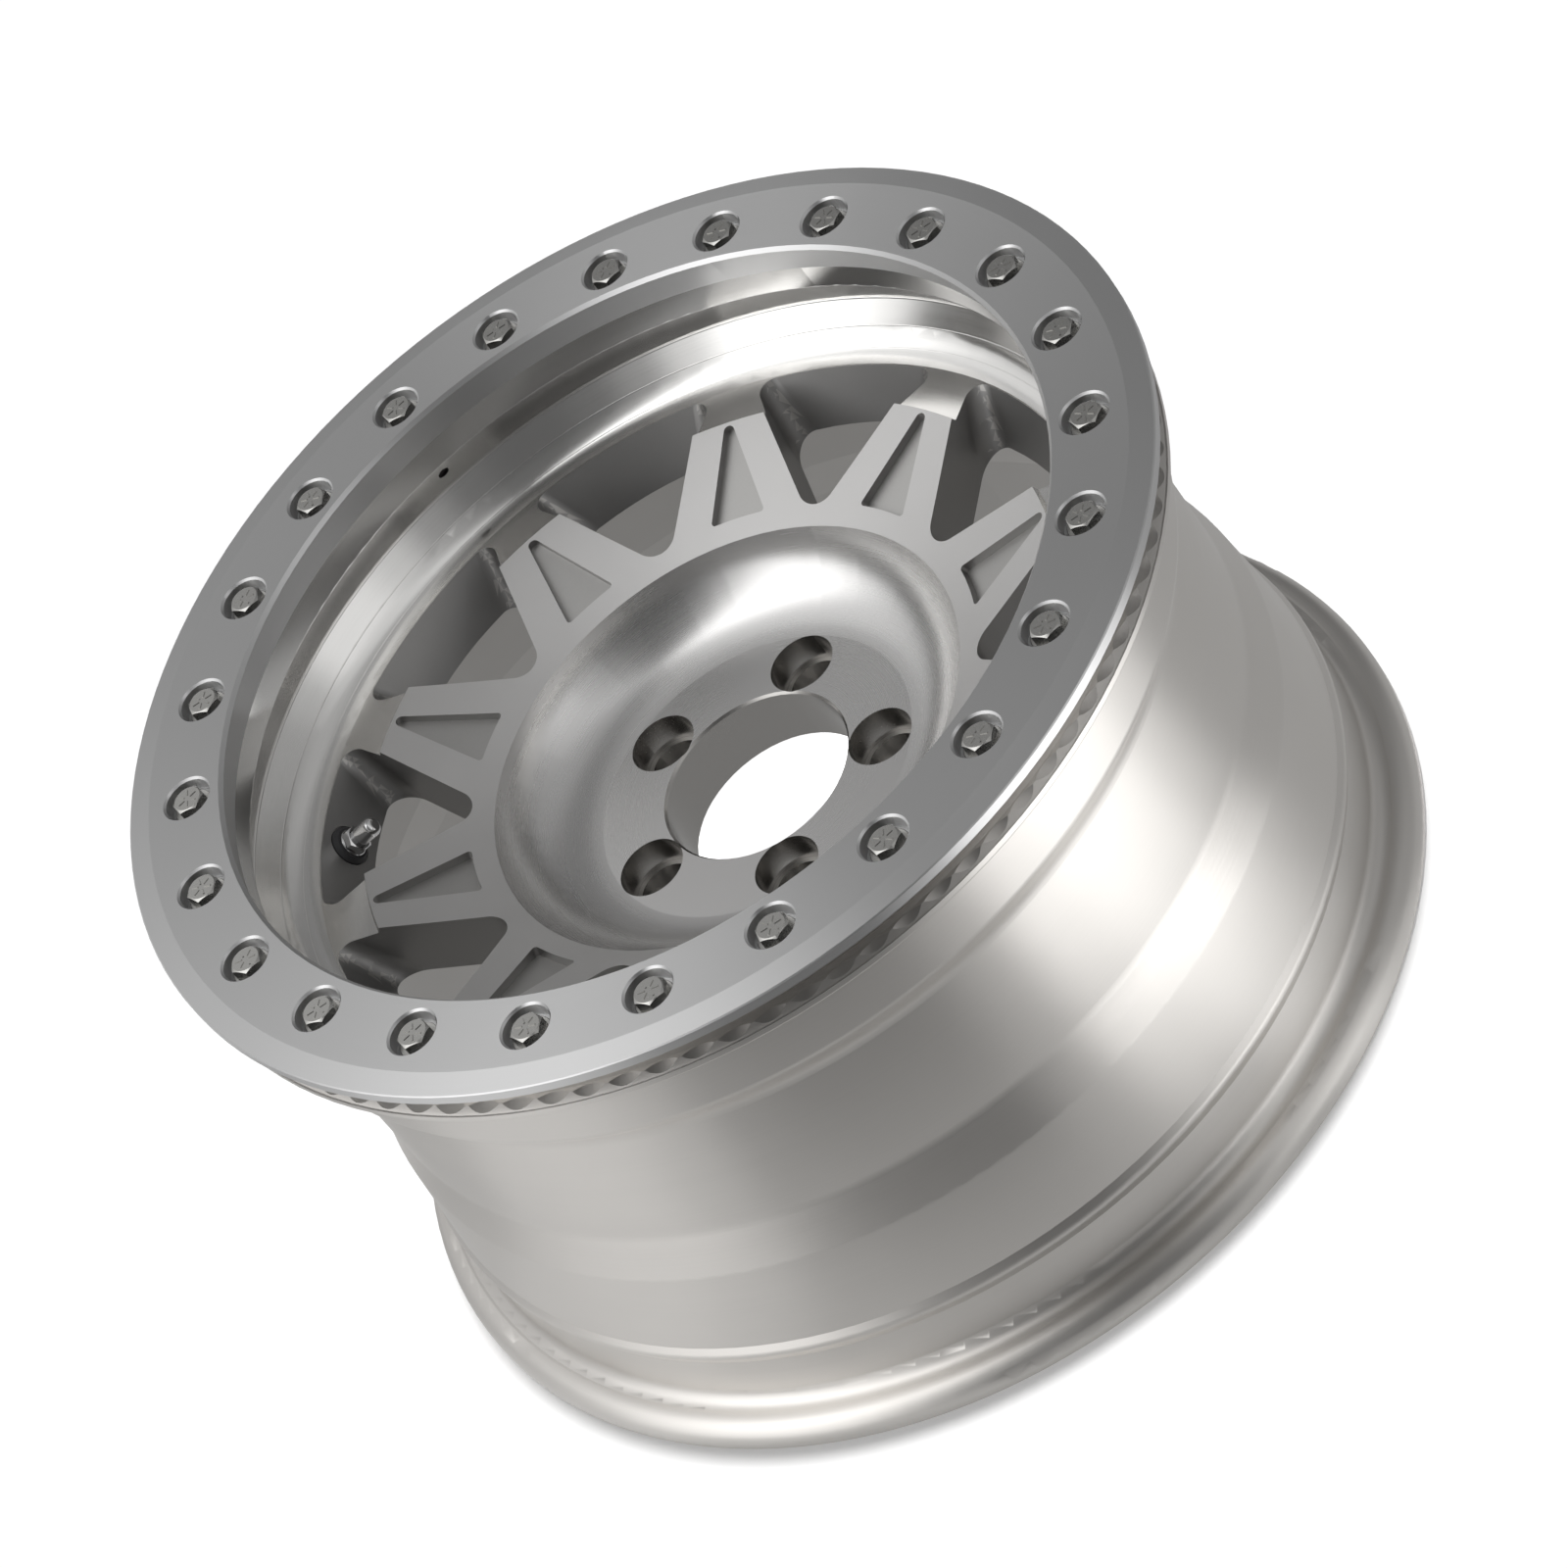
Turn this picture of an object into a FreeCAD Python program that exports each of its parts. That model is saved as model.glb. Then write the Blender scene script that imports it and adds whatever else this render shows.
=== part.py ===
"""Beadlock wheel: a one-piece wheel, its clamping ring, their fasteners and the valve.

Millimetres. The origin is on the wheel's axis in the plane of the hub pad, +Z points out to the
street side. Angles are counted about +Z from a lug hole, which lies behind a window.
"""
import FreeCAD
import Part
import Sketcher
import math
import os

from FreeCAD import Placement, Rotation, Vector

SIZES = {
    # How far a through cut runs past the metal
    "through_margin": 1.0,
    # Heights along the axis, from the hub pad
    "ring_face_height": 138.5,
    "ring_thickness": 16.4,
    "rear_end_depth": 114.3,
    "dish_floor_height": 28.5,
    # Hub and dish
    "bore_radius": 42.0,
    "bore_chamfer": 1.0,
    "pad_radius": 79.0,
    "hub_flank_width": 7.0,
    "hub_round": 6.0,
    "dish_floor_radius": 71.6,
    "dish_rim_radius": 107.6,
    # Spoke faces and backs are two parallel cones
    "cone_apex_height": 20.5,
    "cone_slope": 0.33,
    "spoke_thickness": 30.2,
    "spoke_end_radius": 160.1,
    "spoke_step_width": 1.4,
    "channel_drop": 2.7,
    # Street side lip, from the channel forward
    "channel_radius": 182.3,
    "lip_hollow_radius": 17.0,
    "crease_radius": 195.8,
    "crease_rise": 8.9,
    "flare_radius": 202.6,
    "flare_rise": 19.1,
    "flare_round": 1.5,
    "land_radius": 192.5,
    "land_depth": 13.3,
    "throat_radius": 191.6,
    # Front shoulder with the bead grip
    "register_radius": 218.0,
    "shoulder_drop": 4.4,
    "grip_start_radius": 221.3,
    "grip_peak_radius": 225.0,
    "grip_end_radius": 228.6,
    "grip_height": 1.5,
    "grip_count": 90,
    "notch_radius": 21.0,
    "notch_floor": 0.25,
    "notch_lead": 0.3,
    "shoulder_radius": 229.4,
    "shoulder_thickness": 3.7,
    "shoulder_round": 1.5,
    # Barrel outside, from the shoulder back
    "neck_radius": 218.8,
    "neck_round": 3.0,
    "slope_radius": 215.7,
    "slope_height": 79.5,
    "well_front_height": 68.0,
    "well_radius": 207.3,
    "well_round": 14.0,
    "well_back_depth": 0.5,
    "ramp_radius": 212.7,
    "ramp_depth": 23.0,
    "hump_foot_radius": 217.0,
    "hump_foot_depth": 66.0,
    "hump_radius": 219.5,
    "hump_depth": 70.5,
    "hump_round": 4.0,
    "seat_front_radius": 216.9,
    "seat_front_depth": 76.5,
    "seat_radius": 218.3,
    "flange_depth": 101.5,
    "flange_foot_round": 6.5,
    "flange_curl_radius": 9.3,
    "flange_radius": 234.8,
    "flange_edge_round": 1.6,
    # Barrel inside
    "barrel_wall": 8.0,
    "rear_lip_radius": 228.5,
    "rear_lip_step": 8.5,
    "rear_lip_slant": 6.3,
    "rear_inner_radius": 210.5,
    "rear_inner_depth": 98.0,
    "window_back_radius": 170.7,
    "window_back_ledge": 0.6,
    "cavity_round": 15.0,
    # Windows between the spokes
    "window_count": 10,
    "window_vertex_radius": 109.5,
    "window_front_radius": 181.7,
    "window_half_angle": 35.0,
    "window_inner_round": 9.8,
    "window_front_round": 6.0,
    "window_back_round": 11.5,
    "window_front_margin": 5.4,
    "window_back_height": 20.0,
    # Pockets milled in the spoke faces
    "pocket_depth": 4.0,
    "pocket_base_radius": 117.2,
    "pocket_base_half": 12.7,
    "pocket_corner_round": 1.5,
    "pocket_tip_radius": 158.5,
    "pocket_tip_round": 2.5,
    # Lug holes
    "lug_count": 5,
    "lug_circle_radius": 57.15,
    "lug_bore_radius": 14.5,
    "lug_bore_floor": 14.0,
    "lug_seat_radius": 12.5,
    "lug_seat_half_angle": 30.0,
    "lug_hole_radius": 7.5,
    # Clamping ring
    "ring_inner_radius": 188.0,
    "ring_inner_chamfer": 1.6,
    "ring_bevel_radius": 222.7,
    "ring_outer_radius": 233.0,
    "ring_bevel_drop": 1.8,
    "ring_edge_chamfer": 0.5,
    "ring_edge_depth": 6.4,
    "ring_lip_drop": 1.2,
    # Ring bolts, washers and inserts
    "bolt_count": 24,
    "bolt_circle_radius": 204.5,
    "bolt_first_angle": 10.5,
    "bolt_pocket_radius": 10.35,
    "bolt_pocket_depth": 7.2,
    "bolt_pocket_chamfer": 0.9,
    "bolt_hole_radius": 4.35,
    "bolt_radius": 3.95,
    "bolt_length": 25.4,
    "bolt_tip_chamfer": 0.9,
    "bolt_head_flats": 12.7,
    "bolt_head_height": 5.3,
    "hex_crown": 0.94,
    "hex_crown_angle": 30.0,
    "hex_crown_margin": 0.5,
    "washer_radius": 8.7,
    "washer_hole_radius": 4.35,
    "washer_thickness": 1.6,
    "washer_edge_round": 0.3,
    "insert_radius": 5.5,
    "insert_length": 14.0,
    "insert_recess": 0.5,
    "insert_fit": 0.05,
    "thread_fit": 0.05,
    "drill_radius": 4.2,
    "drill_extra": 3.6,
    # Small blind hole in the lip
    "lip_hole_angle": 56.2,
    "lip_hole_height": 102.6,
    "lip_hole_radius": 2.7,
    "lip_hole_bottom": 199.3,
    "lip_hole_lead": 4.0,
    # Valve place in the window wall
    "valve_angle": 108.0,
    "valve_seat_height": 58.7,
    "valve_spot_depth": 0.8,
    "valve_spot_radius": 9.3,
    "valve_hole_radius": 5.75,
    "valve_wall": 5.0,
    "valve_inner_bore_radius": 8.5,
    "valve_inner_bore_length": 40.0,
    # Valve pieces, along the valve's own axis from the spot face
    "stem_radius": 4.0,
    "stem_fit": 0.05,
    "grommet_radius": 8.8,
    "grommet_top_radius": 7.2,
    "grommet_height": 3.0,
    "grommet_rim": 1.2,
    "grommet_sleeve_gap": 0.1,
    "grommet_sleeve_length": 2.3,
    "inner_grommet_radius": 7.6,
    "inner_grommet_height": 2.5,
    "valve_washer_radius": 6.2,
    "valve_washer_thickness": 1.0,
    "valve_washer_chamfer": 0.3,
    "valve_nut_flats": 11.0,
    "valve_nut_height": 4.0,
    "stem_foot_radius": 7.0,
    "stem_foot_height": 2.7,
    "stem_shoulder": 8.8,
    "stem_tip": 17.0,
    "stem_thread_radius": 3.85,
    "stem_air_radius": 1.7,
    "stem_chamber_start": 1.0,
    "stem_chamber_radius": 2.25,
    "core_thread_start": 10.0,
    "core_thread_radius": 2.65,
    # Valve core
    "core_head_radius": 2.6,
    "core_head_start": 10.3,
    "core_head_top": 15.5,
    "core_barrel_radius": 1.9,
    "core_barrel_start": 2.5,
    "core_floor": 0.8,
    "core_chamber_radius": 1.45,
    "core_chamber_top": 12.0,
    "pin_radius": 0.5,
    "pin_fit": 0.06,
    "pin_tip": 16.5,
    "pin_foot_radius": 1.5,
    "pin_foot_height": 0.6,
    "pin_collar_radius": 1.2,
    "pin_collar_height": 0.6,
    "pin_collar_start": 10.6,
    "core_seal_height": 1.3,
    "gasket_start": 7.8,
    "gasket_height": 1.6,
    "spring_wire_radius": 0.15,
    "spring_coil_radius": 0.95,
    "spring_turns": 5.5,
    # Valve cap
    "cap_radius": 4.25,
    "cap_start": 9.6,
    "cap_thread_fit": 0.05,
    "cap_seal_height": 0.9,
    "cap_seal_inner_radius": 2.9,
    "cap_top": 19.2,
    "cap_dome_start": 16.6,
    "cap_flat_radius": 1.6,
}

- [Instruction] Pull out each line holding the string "FreeCAD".

- [Solution to this exercise]
Turn this picture of an object into a FreeCAD Python program that exports each of its parts. That model is saved as model.glb. Then write the Blender scene script that imports it and adds whatever else this render shows.
import FreeCAD
from FreeCAD import Placement, Rotation, Vector